According to Rose Marie William, author of the Townsend Letter for Dotors and Patients (2004), when fragrances reach the brain, they start to cause all sorts of neurological changes. It can immediately affect your mood, pulse and blood pressure. Some people may also start to feel stressed or anxious (16).
Research by the Campaign for Safe Cosmetics links the chemicals in perfume to short term memory loss, central nervous system disorders, and even severe depression. This is concerning, given so many different products contain fragrance that is intended to last for weeks or even months.
For me, being around fragrance gives me migraines, headaches, anxiety and makes it more difficult to breathe. Which brings me to my next point – the respiratory system.
5. Respiratory System
Being a scent, it is obvious that fragrance has an effect on our respiratory system to some degree. Studies have even confirmed the negative effects synthetic fragrances have on respiratory health. One study showed a decline in exhalation volume by 58 percent when exposed to synthetic cologne (17).
Another study, conducted by Anne Steinemann, PhD, asked nearly 1,100 people to complete questionnaires about their exposure to fragranced products (like air fresheners, cleaning solutions, personal care products and the like), and any reactions those products might have triggered (18). Over one third of the study participants reported experiencing one or more health issues from the scented products.
The most common reaction? Respiratory difficulties, including coughing and shortness of breath. Over 17% of participants reported this effect. Another fourteen percent reported mucosal symptoms (like congestion and watery eyes). Other reactions reported included asthma attacks at 7.6%.
Natural Alternatives to Car Air Fresheners
Thankfully, you don’t need to abandon all scent from your car if that’s what you’re into.

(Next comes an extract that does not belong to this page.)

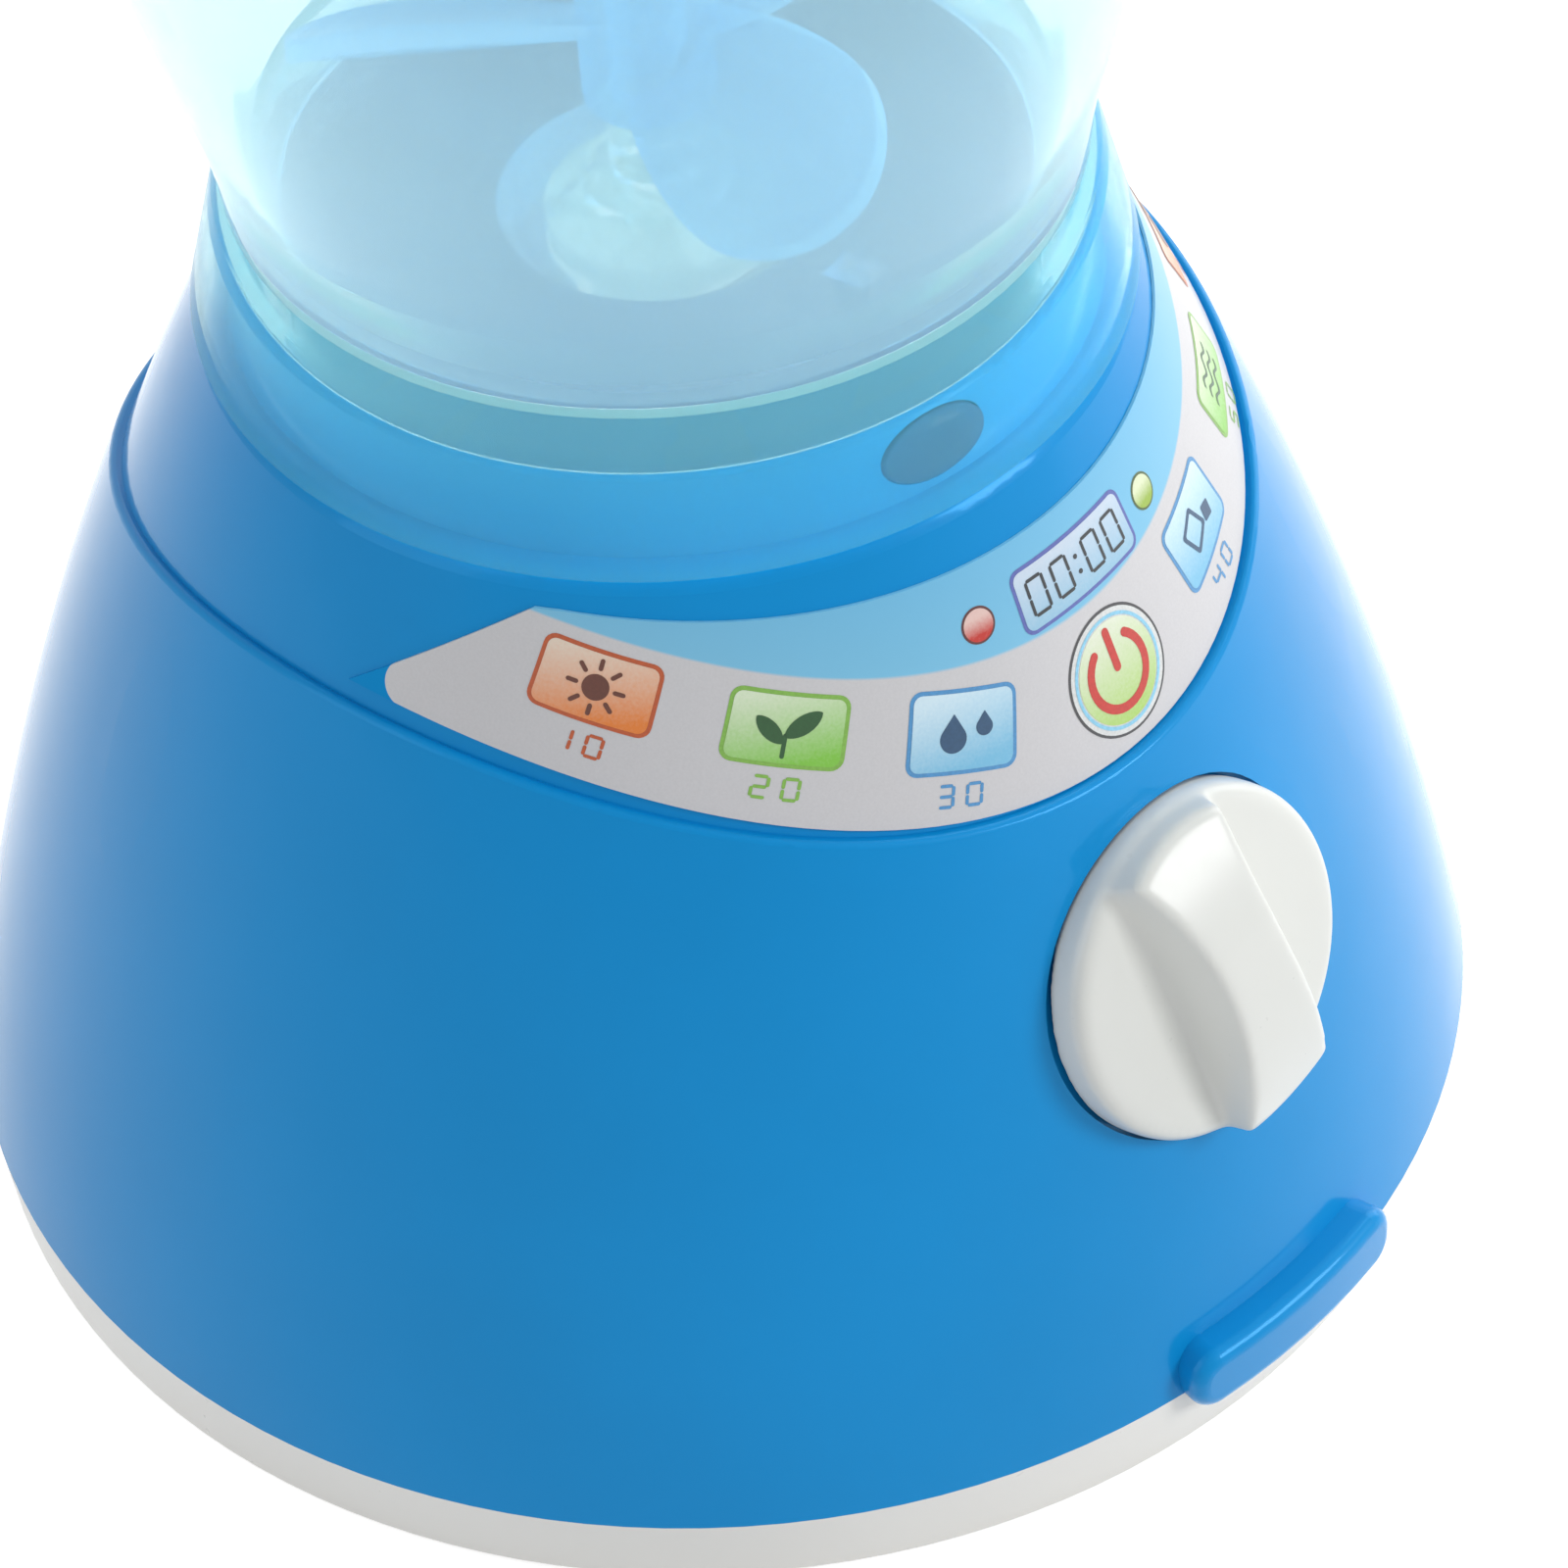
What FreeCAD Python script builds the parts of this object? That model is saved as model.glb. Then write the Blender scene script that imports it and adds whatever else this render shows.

Natural alternatives to conventional car air fresheners include products like the Purple Frog, which infuses a cardboard-like medium with essential oils like lemongrass, lavender, orange and peppermint.
There is also the PURGGO car air freshener that is fragrance and scent-free. It is made from 100% bamboo charcoal and lasts for 365+ days (and works 24/7). This air freshener absorbs and eliminates odor instead of just masking it, which is a win-win for just about any smelly situation.
If you’re looking for something different, you might be interested in a car essential oil diffuser. My Choice Natural Car Air Freshener is a diffuser that comes with all-natural essential oils instead of VOCs. While the oils come in little packs, and are more wasteful than the above options, it might be a good choice for those who really like a strong (all-natural) scent.
Personally, I have a hard time being around any kind of fragrance, so I avoid it at all costs. I smell it in the air when neighboring households are doing their laundry, and I smell it in the clothing of individuals I walk by, or encounter on a day-to-day basis (like the fragrance that lingers on clothes from dryer sheets).
I encourage all of you to avoid fragrance in products like car air fresheners, dryer sheets, personal care products, laundry detergents, dish soaps and more. Make it a resolution of yours to avoid these products. Who knows – maybe a health issue will disappear! It’s worth a shot. Either way, you’ll be protecting yourself, your family, and those around you from the dangers that synthetic fragrance poses on the body.